I want a car that is just fast at every stop light if I stomp it, quick out of 15 MPH tight corners, and pulls hard at 90 MPH. None of that benefits from LC.

Not against having it, but if all they did was add LC and that made the car 2.9 0-60 vs 3.2, it wouldn't matter to me at all since it's still the same car from 5-150 MPH.

That might be the one place that I agree that 0-60 is a pointless metric, if you have a 2.6 with LC and 3.5 without like some turbo cars do.
 
I'll say that I'm personally completely uninterested in launch control, and one of the things I love about the Model 3 is that it doesn't use it to get the performance it has.

Launch control is great in drags. But you can't really use it on the street, and for any non-drag performance driving, it doesn't apply.

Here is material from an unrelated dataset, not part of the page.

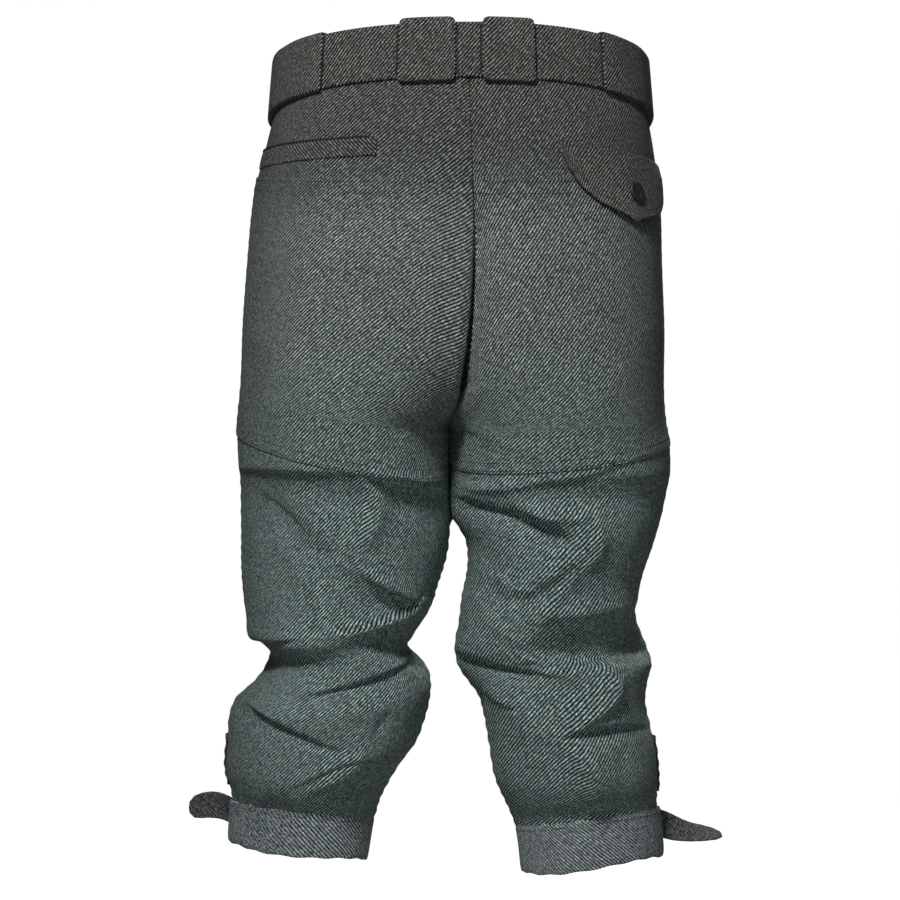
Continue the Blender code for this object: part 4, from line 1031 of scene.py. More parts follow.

I want a car that is just fast at every stop light if I stomp it, quick out of 15 MPH tight corners, and pulls hard at 90 MPH. None of that benefits from LC.

Not against having it, but if all they did was add LC and that made the car 2.9 0-60 vs 3.2, it wouldn't matter to me at all since it's still the same car from 5-150 MPH.

That might be the one place that I agree that 0-60 is a pointless metric, if you have a 2.6 with LC and 3.5 without like some turbo cars do.
It is funny because I am the exact opposite. I hate 60-130 mph. I never use that because the cops are so strict here in NC. That is go to jail and have your car seized speed.

It isn’t even really practical at the track either. Only the Plaids are consistently hitting well over 130 mph in the 1/4 mile.

Without air suspension LC can be quick and easy to engage. I could use a S3XY button to engage it instantly at a stop light.

I guess the best of all worlds would be a LC for those that want that and top end acceleration for those that want that. However, that car would be knocking on the 9s for a 1/4 mile. I don’t think they will do that. Perhaps they will though?
 
In an electric what would LC even do without air suspension?

I guess it could be like Rivian's which is just to stand on the brake, full throttle, release brake. Maybe nothing else is needed.
I just want the car to brake torque the motors. That alone would make a very significant difference. The Model 3 Performance launches so soft right now especially in stock form.
 
Two Model S LR motors in a Model 3, with 275/30/20 rear tires, and a proper launch mode is what I think the Model 3 Ludicrous will be. Probably good for 10.4 @ 128+ mph and 0-60 mph in 2.4 seconds. That is my prediction at least.
That would be ideal but I would settle for high 10's or low 11's that wouldn't add to much weight to the car. It has to not drop off in pace above 100 mph.